Steve Wright

No. 72, 78, 75, 73, 62
- Position: Offensive tackle

Personal information
- Born: July 18, 1942 Birmingham, Alabama, U.S.
- Died: June 1, 2025 (aged 82) Augusta, Georgia, U.S.
- Listed height: 6 ft 6 in (1.98 m)
- Listed weight: 250 lb (113 kg)

Career information
- High school: Manual (Louisville, Kentucky)
- College: Alabama (1960-1963)
- NFL draft: 1964 (5th round, 69th overall pick)
- AFL draft: 1964 (8th round, 59th overall pick)

Career history
- Green Bay Packers (1964–1967); New York Giants (1968–1969); Washington Redskins (1970); Chicago Bears (1971); St. Louis Cardinals (1972); Chicago Fire (1974); Chicago Winds (1975);

Awards and highlights
- 2× Super Bowl champion (I, II); 3× NFL champion (1965, 1966, 1967); National champion (1961);

Career NFL statistics
- Games played: 101
- Games started: 43
- Fumble recoveries: 5
- Stats at Pro Football Reference

= Steve Wright (American football, born 1942) =

American football player (1942–2025)

Stephen Thomas Wright (July 18, 1942 – June 1, 2025) was an American professional football player who was an offensive tackle for five teams in the National Football League (NFL). He also played for the Chicago Fire of the WFL in 1974. Wright played college football for the Alabama Crimson Tide. He never started a game for Alabama, but was selected in the fifth round of the 1964 NFL draft by the Green Bay Packers, as well as the New York Jets in the eighth round of the American Football League draft; although New York offered a blank check, the prospect of playing for Green Bay proved to factor in his decision. Wright started in 43 of 101 games in nine seasons in the NFL.
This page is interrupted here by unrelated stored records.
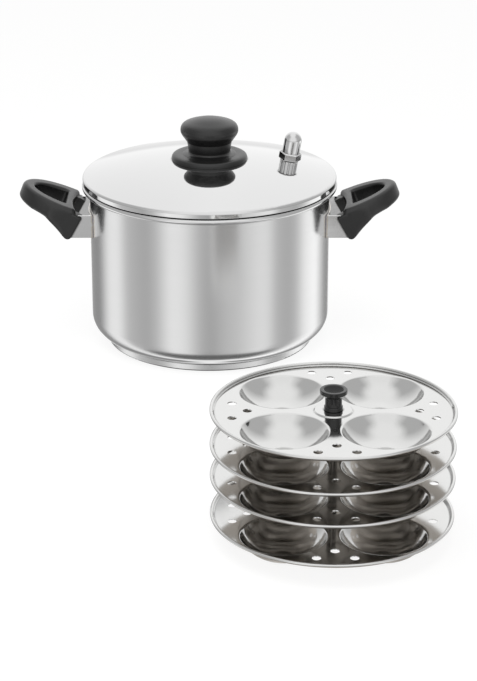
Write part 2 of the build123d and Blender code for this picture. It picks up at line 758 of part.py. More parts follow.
# Rod with its lower nut and washer
lowest_seat = plate_heights[0] + boss_height - plate_sheet
washer_low = lowest_seat - seat_gap - rod_washer_sheet
nut_low = washer_low - rod_nut_height
rod_low = nut_low - rod_end_length
collar_low = plate_heights[-1] + boss_height + seat_gap
knob_low = collar_low + rack_collar_height
rod_high = knob_low + rack_rod_entry
with BuildPart() as rack_rod:
    with BuildSketch(Plane(origin=(rack_x, rack_y, rod_low))):
        Circle(rod_radius)
    extrude(amount=rod_high - rod_low)
    chamfer(rack_rod.edges().filter_by(GeomType.CIRCLE), rod_radius / 4)
rack_rod.part.label = "rack_rod"
export_step(rack_rod.part, "parts/rack_rod.step")

with BuildPart() as rod_washer:
    with BuildSketch(Plane(origin=(rack_x, rack_y, washer_low))):
        Circle(rod_washer_radius)
        Circle(rod_radius + fixed_gap, mode=Mode.SUBTRACT)
    extrude(amount=rod_washer_sheet)
rod_washer.part.label = "rod_washer"
export_step(rod_washer.part, "parts/rod_washer.step")

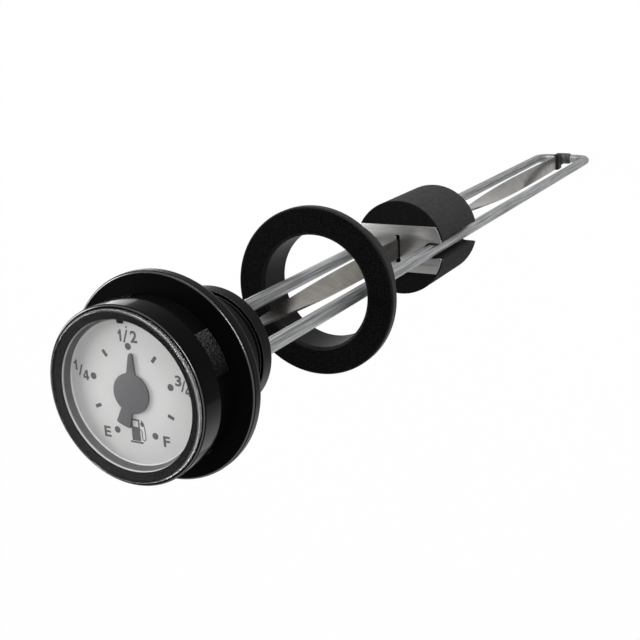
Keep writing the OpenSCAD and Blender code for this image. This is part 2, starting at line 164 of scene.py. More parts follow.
half_floor = mm(3000)
floor_level = cad_box[0][2] - mm(0.1)
floor_corners = [(-1, -1), (1, -1), (1, 1), (-1, 1)]
floor_mesh = bpy.data.meshes.new("floor")
floor_mesh.from_pydata(
    [(x * half_floor, y * half_floor, floor_level) for x, y in floor_corners], [], [(0, 1, 2, 3)]
)
floor_mesh.materials.append(paper)
floor = bpy.data.objects.new("floor", floor_mesh)
bpy.context.scene.collection.objects.link(floor)


def soft_box(name, power, size, place, aim, spread=180):
    """Area lamp at a place, aimed at a point, both in mm; a grid narrows its beam to the spread."""
    lamp = bpy.data.lights.new(name, "AREA")
    lamp.shape = "RECTANGLE"
    lamp.energy = power
    lamp.size, lamp.size_y = mm(size[0]), mm(size[1])
    lamp.spread = math.radians(spread)
    box = bpy.data.objects.new(name, lamp)
    box.location = mm(*place)
    box.rotation_mode = "QUATERNION"
    box.rotation_quaternion = (mm(*aim) - mm(*place)).to_track_quat("-Z", "Y")
    box.visible_camera = False
    bpy.context.scene.collection.objects.link(box)


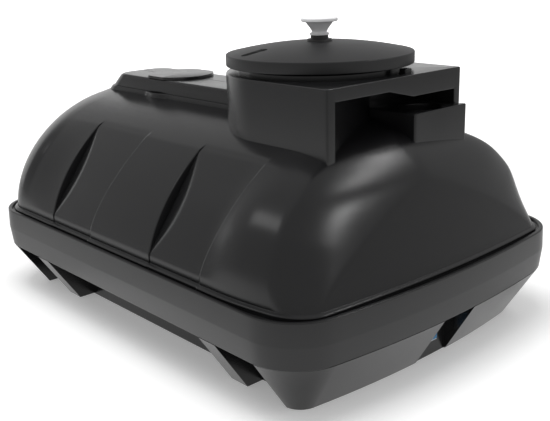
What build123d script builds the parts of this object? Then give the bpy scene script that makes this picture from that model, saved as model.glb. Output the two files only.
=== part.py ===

Wright was the author of I'd Rather be Wright: Memoirs of an Itinerant Tackle (1974, with William Gildea and Kenneth Turan), a fly-on-the wall look at the professional football world of the late 1960s and early 1970s.

In 1969, Wright was the model for the NFL Man of the Year Award (which was changed to honor Walter Payton in 1999), sculpted by Daniel Bennett Schwartz; the award bears Wright's likeness to this day. Wright worked as a salesman for veterinary pharmaceuticals and insurance before retiring, and lived in Augusta, Georgia until his death.

Wright died at a care facility in Augusta on June 1, 2025, at the age of 82.